Article 226(1A) of the Constitution
Article 226(1A) empowers High Courts to issue writs not only within their territorial jurisdiction but also in cases where any part of the cause of action arises within their jurisdiction. This amendment broadens the High Courts' reach, allowing them to address petitions involving parties or actions outside their immediate geographic area, provided there is a connection to their jurisdiction.
Natural Justice
Natural Justice refers to the fundamental principles of fairness in legal proceedings. It mandates that individuals have the right to a fair hearing before any adverse administrative action is taken against them.
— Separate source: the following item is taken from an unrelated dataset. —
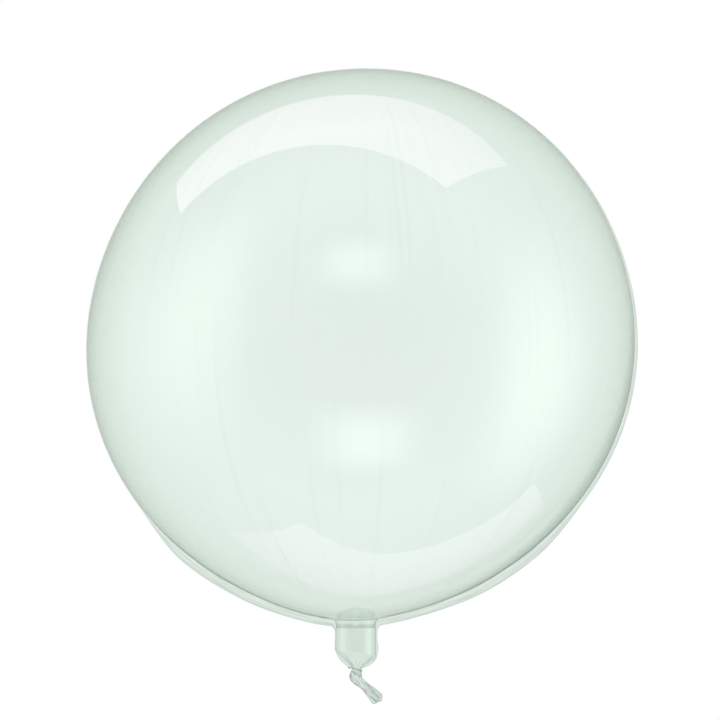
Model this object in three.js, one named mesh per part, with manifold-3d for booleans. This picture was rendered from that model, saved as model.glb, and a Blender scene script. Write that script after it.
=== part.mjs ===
// A clear bubble balloon, blown up, knotted and lying on its back. Two round sheets of clear stretch film are
// welded face to face round their edge and along a short neck. Air stretches them into an almost round ball,
// and the weld stands out round it as a thin flat flange, widest beside the neck, where the film stretched
// least. The end of the neck is gathered and knotted on itself, and its cut end is a short pleated tail. All
// of that is one film, so it is one solid.
//
// Millimetres, +Z up. The origin is the middle of the small flat spot that the balloon rests on. The flange
// lies level at half the balloon's height, and the neck points along -Y.
import * as THREE from "three";
import { mergeVertices } from "three/addons/utils/BufferGeometryUtils.js";
import Module from "manifold-3d";

// The ball
const BALL_RADIUS = 230; // across the flange
const BALL_DEPTH = 223; // half its thickness, because the two sheets stretch a little less than round
const REST_RADIUS = 24; // the flat spot that the soft film presses where it rests
const LEAN = 0.0097; // share of the radius that the film gave more on one diagonal than on the other
const PINCH = 0.0025; // share of the radius that the weld draws in beside the neck
const NECK_PULL = 0.0135; // share of the radius by which the ball runs out towards the neck
const NECK_PULL_SPREAD = 0.25; // angle from the neck at which that has mostly died away

// The welded flange
const WELD_THICKNESS = 1;
const WELD_AT_NECK = 5.8; // width where the flange meets the neck
const WELD_SHOULDER = 7.1; // width on the drawn-in shoulders beside the neck
const WELD_SIDE = 3.4; // width on the side where the film gave less
const WELD_LEAST = 0.5; // width round the rest of the ball

// The neck, with distances measured from the middle of the ball
const NECK_ASIDE = -4; // the neck hangs a little to one side
const NECK_RADIUS = 16.7;
const NECK_START = 214; // inside the ball
const CREASE_AT = 240; // the soft fold across the neck, level with the flange's outer edge
const CREASE_DEPTH = 0.5;
const GATHER_START = 258;
const GATHER_END = 274;
const THROAT_RADIUS = 3.9;
const RIM_RADIUS = 17.8; // half the width of the neck over its weld rims
const RIM_GROWTH = 1.2; // what the rims gain where the film is gathered
const RIM_END = 276;
const FILLET = 4.5; // where the flange runs out into the neck's rims
const FILLET_START = 239;
const FILLET_LENGTH = 6;
const PLEATS = 9;
const PLEAT_DEPTH = 0.16; // share of the radius, at the throat

// The knot and the tail
const KNOT_AT = new THREE.Vector3(-3.9, -282.6, 0);
const STRAND_RADIUS = 2.3; // the gathered film where it wraps round itself
const TAIL_AT = new THREE.Vector3(-5.3, -281.8, 0); // its root, folded into the knot
const TAIL_TURN = THREE.MathUtils.degToRad(44); // from -Y towards +X
const TAIL_LENGTH = 28;
const TAIL_BULGE = 3; // the middle of the cut end stands past its corners
const TAIL_HALF_WIDTHS = [2.4, 5.9]; // at the root and at the cut end
const TAIL_SPREAD = 1.35; // above 1, the fan opens faster towards its end
const TAIL_HALF_DEPTHS = [3, 1.7];
const TAIL_PLEATS = 7;

// How finely the round forms are divided
const BALL_SIDES = 84;
const BALL_ROWS = 16; // on each side of the flange
const NECK_SIDES = 36;

const CENTRE_HEIGHT = BALL_DEPTH * Math.sqrt(1 - (REST_RADIUS / BALL_RADIUS) ** 2);

const wasm = await Module();
wasm.setup();

// A closed three.js geometry as a solid that can be joined
function solid(geometry) {
  const bare = geometry.clone();
  bare.deleteAttribute("normal");
  bare.deleteAttribute("uv");
  const merged = mergeVertices(bare, 1e-4);
  return new wasm.Manifold(
    new wasm.Mesh({
      numProp: 3,
      vertProperties: merged.attributes.position.array,
      triVerts: new Uint32Array(merged.index.array),
    }),
  );
}

// A joined solid as a three.js geometry
function geometryOf(joined) {
  const mesh = joined.getMesh();
  const geometry = new THREE.BufferGeometry();
  geometry.setAttribute("position", new THREE.BufferAttribute(mesh.vertProperties, 3));
  geometry.setIndex(new THREE.BufferAttribute(mesh.triVerts, 1));
  geometry.computeVertexNormals();
  return geometry;
}

// Moves every vertex of a geometry to where place puts it
function reshape(geometry, place) {
  const positions = geometry.attributes.position;
  const point = new THREE.Vector3();
  for (let i = 0; i < positions.count; i++) {
    point.fromBufferAttribute(positions, i);
    place(point);
    positions.setXYZ(i, point.x, point.y, point.z);
  }
  return geometry;
}

// 1 up to full, 0 from none on, and smooth between
const fade = (value, full, none) => 1 - THREE.MathUtils.smoothstep(value, full, none);

// How far the film gave at an angle from the neck, as a share of the ball's radius
function give(angle) {
  const pinched = Math.cos(4 * angle) + Math.cos(5 * angle);
  const pulled = Math.exp(-((angle / NECK_PULL_SPREAD) ** 2));
  return 1 - LEAN * Math.sin(2 * angle) + PINCH * pinched + NECK_PULL * pulled;
}

// The flange's width at an angle from the neck, positive towards +X
function weldWidth(angle) {
  const away = THREE.MathUtils.radToDeg(Math.abs(angle));
  const rest = angle > 0 ? WELD_LEAST + (WELD_SIDE - WELD_LEAST) * fade(away, 60, 150) : WELD_LEAST;
  const nearNeck = WELD_SHOULDER - (WELD_SHOULDER - WELD_AT_NECK) * fade(away, 12, 26);
  return rest + (nearNeck - rest) * fade(away, 38, 55);
}

// The ball with its flange: half an ellipse turned round the middle, whose rings then follow the film's give
function ball() {
  const half = WELD_THICKNESS / 2;
  const profile = [new THREE.Vector2(0, -CENTRE_HEIGHT)];
  const row = (height) => new THREE.Vector2(BALL_RADIUS * Math.sqrt(1 - (height / BALL_DEPTH) ** 2), height);
  const lowest = Math.asin(CENTRE_HEIGHT / BALL_DEPTH);
  for (let i = 0; i < BALL_ROWS; i++) {
    profile.push(row(-BALL_DEPTH * Math.sin(lowest * (1 - i / BALL_ROWS))));
  }
  profile.push(row(-half));
  profile.push(new THREE.Vector2(BALL_RADIUS + WELD_SHOULDER, -half));
  profile.push(new THREE.Vector2(BALL_RADIUS + WELD_SHOULDER, half));
  profile.push(row(half));
  for (let i = 1; i < BALL_ROWS; i++) {
    profile.push(row(BALL_DEPTH * Math.sin((Math.PI / 2) * (i / BALL_ROWS))));
  }
  profile.push(new THREE.Vector2(0, BALL_DEPTH));
  const turned = new THREE.LatheGeometry(profile, BALL_SIDES).rotateX(Math.PI / 2);
  return reshape(turned, (point) => {
    const radius = Math.hypot(point.x, point.y);
    if (radius < 1) return;
    const angle = Math.atan2(point.x, -point.y);
    const share = Math.min(1, radius / BALL_RADIUS);
    const film = BALL_RADIUS * share * (1 + (give(angle) - 1) * share ** 2);
    const flange = radius > BALL_RADIUS + half ? weldWidth(angle) : 0;
    point.x *= (film + flange) / radius;
    point.y *= (film + flange) / radius;
  });
}

// Half the neck's width at a distance from the middle of the ball, gathered from full down to the throat
function gathered(distance, full, end) {
  const drawn = THREE.MathUtils.clamp((distance - GATHER_START) / (end - GATHER_START), 0, 1);
  return THROAT_RADIUS + (full - THROAT_RADIUS) * (1 - drawn ** 2);
}

// The blown-up part of the neck: a tube with one soft crease, whose end is pleated into the throat
function neckTube() {
  const rows = [NECK_START, 232, 238, CREASE_AT, 242, 250, 258, 261, 264, 267, 270, 272.5, 275, 281];
  const profile = rows.map((distance) => {
    const crease = CREASE_DEPTH * fade(Math.abs(distance - CREASE_AT), 0, 2);
    return new THREE.Vector2(gathered(distance, NECK_RADIUS, GATHER_END) - crease, distance);
  });
  profile.unshift(new THREE.Vector2(0, rows[0]));
  profile.push(new THREE.Vector2(0, rows.at(-1)));
  const turned = new THREE.LatheGeometry(profile, NECK_SIDES).rotateX(Math.PI);
  return reshape(turned, (point) => {
    const deep = PLEAT_DEPTH * THREE.MathUtils.smoothstep(-point.y, GATHER_START, GATHER_END);
    const pleat = 1 + deep * Math.cos(PLEATS * Math.atan2(point.z, point.x));
    point.set(point.x * pleat + NECK_ASIDE, point.y, point.z * pleat);
  });
}

// The weld along both sides of the neck: one flat plate in the flange's plane, with fillets at the flange
function neckRims() {
  const halfWidth = (distance) => {
    const intoFlange = Math.max(0, 1 - (distance - FILLET_START) / FILLET_LENGTH);
    const grown = RIM_RADIUS + RIM_GROWTH * THREE.MathUtils.smoothstep(distance, 248, 260);
    return gathered(distance, grown, RIM_END) + FILLET * Math.min(1, intoFlange) ** 2;
  };
  const rows = [];
  for (let distance = 229; distance < RIM_END; distance += distance < 239 ? 5 : 2) rows.push(distance);
  rows.push(RIM_END);
  const side = (sign) => rows.map((distance) => new THREE.Vector2(sign * halfWidth(distance), -distance));
  const outline = new THREE.Shape([...side(-1), ...side(1).reverse()]);
  const plate = new THREE.ExtrudeGeometry(outline, { depth: WELD_THICKNESS, bevelEnabled: false });
  return plate.translate(NECK_ASIDE, 0, -WELD_THICKNESS / 2);
}

// The knot: the gathered film, wrapped twice round itself and pulled tight
function knot() {
  const core = new THREE.SphereGeometry(1, 16, 12).scale(3.9, 5.6, 3.7).translate(...KNOT_AT.toArray());
  const wrap = (radius, tilt, roll, x, y) =>
    new THREE.TorusGeometry(radius, STRAND_RADIUS, 10, 20)
      .rotateX(Math.PI / 2 + THREE.MathUtils.degToRad(roll))
      .rotateZ(THREE.MathUtils.degToRad(tilt))
      .translate(KNOT_AT.x + x, KNOT_AT.y + y, 0);
  return [core, wrap(3.3, -32, 14, -0.3, 0.9), wrap(2.6, 24, -16, 1.1, -1.6)];
}

// The tail: the cut end of the film, spread from the knot like a closed fan
function tail() {
  const rows = 7;
  const profile = [new THREE.Vector2(0, 0)];
  for (let i = 0; i <= rows; i++) profile.push(new THREE.Vector2(1, (TAIL_LENGTH * i) / rows));
  profile.push(new THREE.Vector2(0, TAIL_LENGTH));
  const turned = new THREE.LatheGeometry(profile, 4 * TAIL_PLEATS).rotateX(Math.PI);
  const fan = reshape(turned, (point) => {
    const along = THREE.MathUtils.clamp(-point.y / TAIL_LENGTH, 0, 1);
    const halfWidth = THREE.MathUtils.lerp(...TAIL_HALF_WIDTHS, along ** TAIL_SPREAD);
    const halfDepth = THREE.MathUtils.lerp(...TAIL_HALF_DEPTHS, along);
    const fold = 1 + 0.3 * along * Math.cos(TAIL_PLEATS * Math.atan2(point.z, point.x));
    const bulge = TAIL_BULGE * along ** 4 * (1 - point.x ** 2);
    point.set(point.x * halfWidth, point.y - bulge, point.z * halfDepth * fold);
  });
  return fan.rotateZ(TAIL_TURN).translate(...TAIL_AT.toArray());
}

// The whole film, joined into one solid
function balloon() {
  const forms = [ball(), neckTube(), neckRims(), ...knot(), tail()];
  const joined = forms.map(solid).reduce((whole, form) => whole.add(form));
  const film = new THREE.MeshStandardMaterial({
    color: 0xdcebe1,
    roughness: 0.08,
    metalness: 0,
    transparent: true,
    opacity: 0.35,
  });
  const mesh = new THREE.Mesh(geometryOf(joined), film);
  mesh.name = "balloon";
  mesh.position.z = CENTRE_HEIGHT;
  return mesh;
}

const part = new THREE.Group();
part.add(balloon());
export default part;
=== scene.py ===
import math

import bmesh
import bpy
from mathutils import Matrix, Vector, noise


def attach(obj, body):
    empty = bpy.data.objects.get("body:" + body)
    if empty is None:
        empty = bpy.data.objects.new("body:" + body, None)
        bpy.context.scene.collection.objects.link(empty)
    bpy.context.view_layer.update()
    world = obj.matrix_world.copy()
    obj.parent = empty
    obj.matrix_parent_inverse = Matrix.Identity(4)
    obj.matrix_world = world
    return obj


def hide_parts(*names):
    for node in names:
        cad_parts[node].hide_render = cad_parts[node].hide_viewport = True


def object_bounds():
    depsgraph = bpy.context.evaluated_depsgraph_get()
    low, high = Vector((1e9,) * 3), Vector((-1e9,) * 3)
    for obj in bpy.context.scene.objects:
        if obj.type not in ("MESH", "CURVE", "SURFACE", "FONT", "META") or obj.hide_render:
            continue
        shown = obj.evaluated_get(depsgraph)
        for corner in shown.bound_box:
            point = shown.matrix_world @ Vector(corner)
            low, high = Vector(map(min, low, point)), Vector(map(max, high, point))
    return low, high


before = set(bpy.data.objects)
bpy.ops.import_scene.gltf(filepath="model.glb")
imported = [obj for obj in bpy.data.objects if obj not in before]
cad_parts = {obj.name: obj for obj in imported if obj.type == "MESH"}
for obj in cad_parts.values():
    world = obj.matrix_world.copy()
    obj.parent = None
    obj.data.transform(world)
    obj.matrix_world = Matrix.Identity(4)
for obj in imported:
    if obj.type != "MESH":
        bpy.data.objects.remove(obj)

cad_low, cad_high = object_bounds()

# The blown-up bag. Two sheets of clear stretch film, about 0.1 mm thick, are drawn out by the air inside
# into one ball, and the same two sheets run on below as a neck tube that is gathered in to a throat.
MM = 0.001
BALL_RADIUS = 230 * MM
BALL_DEPTH = 223 * MM
FILM_THICKNESS = 0.15 * MM
# Shares of the radius by which the ball leans over, is pinched in and is pulled out round its neck
LEAN = 0.0097
PINCH = 0.0025
NECK_PULL = 0.0135
NECK_PULL_SPREAD = 0.25
NECK_RADIUS = 17 * MM
NECK_FILLET = 3 * MM
# The neck sits a little left of the middle, the throat less so, and the film round them follows gently
NECK_ASIDE = -4.3 * MM
NECK_ASIDE_FADES = (22 * MM, 110 * MM)
THROAT_ASIDE = 0.9 * MM
THROAT_ASIDE_GROWS = (262 * MM, 274 * MM)
ROLL_HEIGHT = 1.2 * MM
ROLL_WIDTH = 16 * MM
CREASE_AT = 239 * MM
CREASE_DEPTH = 0.5 * MM
CREASE_WIDTH = 1.3 * MM
GATHER_START = 261.6 * MM
GATHER_LAG = 2.9 * MM
GATHER_END = 274.2 * MM
THROAT_RADIUS = 3.9 * MM
THROAT_END = 275 * MM
PLEATS = 9
PLEAT_DEPTH = 0.12
PLEATS_CLOSER_ASIDE = 0.3
PUCKER_DEPTH = 0.25 * MM
PUCKER_REACH = 7 * MM
PUCKER_LEVEL = 0.4
PUCKERS_PER_RADIAN = 38
PUCKERS_FADE = (math.radians(35), math.radians(75))
DRIFT_SIZE = 90 * MM
DRAW_LINE_SPACING = BALL_RADIUS / 26
DRAW_LINE_DRIFT = 0.1
DRAW_LINE_DEPTH = 0.004 * MM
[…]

In this case, the petitioner argued that the revocation of the mining lease was done without due process, infringing upon these principles.
Conclusion
The judgment in Serajuddin & Co. v. The State of Orissa And Others serves as a critical reference point in understanding the limitations and extents of judicial intervention in administrative revocations. By reinforcing the doctrine of merger and delineating the scope of Article 226(1A), the Calcutta High Court clarified the procedural boundaries within which mining lease revocations must operate. Furthermore, while upholding principles of natural justice, the Court highlighted the necessity of exhausting all administrative remedies before approaching the judiciary, thereby maintaining a balance between administrative autonomy and judicial oversight.
For practitioners and stakeholders in the mining sector, this judgment underscores the importance of adhering to procedural norms and the potential legal ramifications of failing to do so. It also serves as a reminder of the High Courts' expanded jurisdictional powers post the Fifteenth Amendment, advocating for a more integrated approach to justice in administrative law scenarios.